What delight Rottenburg must have taken in his freedom to attribute behavior to his fictional characters that he has observed in real individuals whom he cannot name! Anthropology spills over into comedy when he describes high-level meetings between government representatives from Normland and Ruritania to review the status and significance of the project. The lower-ranking officials know a great deal about the project, but they are not important enough to be given the floor. So the most senior officials conduct all of the negotiations, with little knowledge of the project's prospects and objectives. And each party finds it helpful to redirect blame for its own failures onto the consultants, who have no opportunity to respond.
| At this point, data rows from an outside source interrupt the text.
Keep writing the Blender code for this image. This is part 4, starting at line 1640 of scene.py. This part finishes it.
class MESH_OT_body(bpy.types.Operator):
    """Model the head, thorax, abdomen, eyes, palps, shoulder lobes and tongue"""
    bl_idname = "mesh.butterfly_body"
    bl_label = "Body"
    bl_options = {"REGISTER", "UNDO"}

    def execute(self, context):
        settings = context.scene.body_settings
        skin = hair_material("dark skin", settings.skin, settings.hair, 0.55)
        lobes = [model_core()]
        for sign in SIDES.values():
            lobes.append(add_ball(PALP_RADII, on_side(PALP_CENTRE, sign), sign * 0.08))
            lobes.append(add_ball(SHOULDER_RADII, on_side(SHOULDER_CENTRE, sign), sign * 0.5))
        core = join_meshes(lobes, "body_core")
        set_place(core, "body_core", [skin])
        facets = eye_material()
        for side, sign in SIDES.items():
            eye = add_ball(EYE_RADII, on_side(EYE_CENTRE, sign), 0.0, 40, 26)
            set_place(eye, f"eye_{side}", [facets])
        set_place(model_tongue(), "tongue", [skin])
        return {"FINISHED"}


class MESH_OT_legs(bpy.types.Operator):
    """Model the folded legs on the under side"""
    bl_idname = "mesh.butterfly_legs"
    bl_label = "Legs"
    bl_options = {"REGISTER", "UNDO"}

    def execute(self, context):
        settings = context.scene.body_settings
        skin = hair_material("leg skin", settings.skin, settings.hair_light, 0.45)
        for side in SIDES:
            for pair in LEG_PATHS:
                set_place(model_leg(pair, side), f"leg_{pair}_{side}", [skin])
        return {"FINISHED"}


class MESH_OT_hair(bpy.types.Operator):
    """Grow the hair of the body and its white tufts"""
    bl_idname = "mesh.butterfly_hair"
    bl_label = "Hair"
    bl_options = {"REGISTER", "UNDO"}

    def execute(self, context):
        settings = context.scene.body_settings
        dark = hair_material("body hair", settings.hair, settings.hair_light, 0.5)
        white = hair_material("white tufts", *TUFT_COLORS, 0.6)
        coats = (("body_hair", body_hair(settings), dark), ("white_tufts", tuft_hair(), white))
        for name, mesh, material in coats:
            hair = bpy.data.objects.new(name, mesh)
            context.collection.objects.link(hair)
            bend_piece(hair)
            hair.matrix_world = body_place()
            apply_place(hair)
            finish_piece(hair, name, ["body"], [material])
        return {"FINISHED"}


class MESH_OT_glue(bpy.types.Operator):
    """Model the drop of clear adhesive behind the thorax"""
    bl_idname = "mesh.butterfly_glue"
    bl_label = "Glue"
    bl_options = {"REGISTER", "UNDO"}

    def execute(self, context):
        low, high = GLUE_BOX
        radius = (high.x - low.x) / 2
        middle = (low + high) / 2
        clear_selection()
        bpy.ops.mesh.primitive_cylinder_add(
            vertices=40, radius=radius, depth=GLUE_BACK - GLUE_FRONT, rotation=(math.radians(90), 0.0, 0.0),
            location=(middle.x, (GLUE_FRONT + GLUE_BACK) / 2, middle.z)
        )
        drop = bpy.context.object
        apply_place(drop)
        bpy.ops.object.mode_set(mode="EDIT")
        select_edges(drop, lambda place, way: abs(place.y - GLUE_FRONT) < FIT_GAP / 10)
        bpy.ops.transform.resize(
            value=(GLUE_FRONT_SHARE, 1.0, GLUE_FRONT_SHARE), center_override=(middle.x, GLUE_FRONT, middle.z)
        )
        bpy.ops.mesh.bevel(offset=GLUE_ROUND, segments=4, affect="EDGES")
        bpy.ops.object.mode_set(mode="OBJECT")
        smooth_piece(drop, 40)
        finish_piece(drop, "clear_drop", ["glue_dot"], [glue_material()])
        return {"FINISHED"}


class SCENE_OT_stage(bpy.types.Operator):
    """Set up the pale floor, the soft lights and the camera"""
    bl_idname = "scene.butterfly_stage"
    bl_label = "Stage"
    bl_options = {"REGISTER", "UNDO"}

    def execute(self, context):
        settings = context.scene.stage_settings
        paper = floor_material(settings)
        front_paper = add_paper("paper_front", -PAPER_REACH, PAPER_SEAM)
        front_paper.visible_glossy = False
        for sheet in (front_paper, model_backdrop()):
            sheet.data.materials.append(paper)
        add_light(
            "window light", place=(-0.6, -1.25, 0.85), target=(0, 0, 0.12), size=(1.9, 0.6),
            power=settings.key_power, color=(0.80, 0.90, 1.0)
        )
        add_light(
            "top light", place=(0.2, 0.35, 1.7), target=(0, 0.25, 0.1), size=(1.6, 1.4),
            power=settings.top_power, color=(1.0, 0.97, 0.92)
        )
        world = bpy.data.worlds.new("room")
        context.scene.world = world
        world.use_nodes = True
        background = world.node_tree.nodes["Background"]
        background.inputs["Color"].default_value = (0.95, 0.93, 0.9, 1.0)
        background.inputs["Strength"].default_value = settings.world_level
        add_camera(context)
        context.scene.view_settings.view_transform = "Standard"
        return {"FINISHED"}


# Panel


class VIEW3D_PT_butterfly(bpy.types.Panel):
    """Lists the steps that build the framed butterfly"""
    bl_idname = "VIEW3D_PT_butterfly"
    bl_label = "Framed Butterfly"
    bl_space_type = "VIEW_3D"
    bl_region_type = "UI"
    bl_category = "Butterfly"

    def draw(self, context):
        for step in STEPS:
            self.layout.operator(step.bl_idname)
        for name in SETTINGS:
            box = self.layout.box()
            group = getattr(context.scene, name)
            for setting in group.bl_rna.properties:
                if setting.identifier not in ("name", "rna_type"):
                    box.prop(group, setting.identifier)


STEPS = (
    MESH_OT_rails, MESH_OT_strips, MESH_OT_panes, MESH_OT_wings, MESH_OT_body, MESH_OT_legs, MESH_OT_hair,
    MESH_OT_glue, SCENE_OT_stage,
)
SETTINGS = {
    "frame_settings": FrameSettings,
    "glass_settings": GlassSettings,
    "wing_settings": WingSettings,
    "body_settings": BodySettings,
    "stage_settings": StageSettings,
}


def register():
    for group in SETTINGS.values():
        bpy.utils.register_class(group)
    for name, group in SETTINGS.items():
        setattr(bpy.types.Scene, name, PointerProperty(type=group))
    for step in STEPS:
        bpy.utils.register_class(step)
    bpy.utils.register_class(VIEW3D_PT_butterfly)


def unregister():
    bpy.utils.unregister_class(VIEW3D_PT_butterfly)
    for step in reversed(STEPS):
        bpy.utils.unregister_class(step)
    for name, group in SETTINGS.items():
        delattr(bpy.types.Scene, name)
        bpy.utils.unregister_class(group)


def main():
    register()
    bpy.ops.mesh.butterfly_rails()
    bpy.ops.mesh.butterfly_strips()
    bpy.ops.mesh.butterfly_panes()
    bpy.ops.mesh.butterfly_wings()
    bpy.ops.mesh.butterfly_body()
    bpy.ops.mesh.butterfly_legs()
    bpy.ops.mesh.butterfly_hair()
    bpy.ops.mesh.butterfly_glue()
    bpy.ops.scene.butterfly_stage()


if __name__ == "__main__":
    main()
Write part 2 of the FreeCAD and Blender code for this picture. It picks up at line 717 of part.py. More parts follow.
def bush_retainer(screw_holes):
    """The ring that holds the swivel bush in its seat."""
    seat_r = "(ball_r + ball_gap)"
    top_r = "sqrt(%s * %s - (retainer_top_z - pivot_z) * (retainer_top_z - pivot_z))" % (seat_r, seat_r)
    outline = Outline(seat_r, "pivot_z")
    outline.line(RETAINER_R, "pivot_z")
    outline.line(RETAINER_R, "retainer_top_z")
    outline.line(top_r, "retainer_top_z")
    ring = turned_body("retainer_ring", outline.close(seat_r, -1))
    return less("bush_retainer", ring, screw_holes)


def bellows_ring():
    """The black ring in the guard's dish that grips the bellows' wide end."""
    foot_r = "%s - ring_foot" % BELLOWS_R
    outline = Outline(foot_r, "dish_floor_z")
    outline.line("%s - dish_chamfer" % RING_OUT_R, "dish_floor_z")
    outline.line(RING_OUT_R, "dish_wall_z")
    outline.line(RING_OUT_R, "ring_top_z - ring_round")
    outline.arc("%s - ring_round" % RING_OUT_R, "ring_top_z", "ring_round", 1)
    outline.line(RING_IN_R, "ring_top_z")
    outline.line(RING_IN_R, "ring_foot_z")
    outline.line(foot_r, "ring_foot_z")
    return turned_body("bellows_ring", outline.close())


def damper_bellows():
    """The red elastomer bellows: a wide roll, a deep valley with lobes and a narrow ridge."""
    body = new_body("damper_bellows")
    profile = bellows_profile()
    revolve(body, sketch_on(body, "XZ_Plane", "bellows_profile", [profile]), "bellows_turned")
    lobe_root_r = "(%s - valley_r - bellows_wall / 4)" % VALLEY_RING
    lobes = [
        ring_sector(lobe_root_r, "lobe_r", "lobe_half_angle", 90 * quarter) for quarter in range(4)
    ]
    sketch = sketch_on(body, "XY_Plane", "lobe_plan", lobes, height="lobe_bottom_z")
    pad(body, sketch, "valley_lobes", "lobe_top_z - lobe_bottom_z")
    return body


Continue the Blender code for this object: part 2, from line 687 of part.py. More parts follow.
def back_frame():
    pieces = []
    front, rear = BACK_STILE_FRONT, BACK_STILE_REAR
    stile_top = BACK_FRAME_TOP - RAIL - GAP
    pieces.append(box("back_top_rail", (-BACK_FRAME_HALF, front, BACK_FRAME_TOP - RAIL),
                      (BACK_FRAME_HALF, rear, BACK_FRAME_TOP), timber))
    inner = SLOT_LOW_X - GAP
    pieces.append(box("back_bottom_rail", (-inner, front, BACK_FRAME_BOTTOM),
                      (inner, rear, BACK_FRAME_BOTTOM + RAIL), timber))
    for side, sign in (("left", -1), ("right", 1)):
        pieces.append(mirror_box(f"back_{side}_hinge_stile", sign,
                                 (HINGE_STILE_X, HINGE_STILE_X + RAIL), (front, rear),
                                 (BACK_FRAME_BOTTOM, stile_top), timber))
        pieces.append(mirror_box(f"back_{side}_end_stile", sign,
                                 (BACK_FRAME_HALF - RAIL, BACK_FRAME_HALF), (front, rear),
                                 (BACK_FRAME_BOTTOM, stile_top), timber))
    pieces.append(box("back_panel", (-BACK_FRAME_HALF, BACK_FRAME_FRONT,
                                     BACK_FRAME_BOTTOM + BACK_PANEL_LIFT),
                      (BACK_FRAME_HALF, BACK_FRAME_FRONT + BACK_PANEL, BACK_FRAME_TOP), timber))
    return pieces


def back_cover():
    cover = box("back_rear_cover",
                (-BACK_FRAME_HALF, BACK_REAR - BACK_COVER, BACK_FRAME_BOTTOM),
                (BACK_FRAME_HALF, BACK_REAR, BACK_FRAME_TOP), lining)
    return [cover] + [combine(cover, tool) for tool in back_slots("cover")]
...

In the end, Rottenburg's droll account of a development project that didn't happen is more honest than any actual case study. Miscommunication and deception, it is clear, are part of the very fabric of developmental aid. The problems of poverty and disease are real, and the intent behind Western aid programs is laudable. But the repeated failure of such programs to achieve their aims, and the persistence of the problems they are supposed to remedy, reveal deep and perhaps irreconcilable differences between the realities in which donors, recipients, and intermediaries live.

Readers of Far-Fetched Facts will not abandon all aid initiatives, I hope. But they will approach them far more cautiously, with lower expectations and higher awareness of the many ways in which they may fail. And if they are invited to help build an eye clinic in Ruritania, with a team of experts from Normland, I would advise them to send their regrets.

David Hoekema, professor of philosophy at Calvin College, is spending this semester as a Fulbright Teacher/Scholar at Daystar University in Nairobi, Kenya.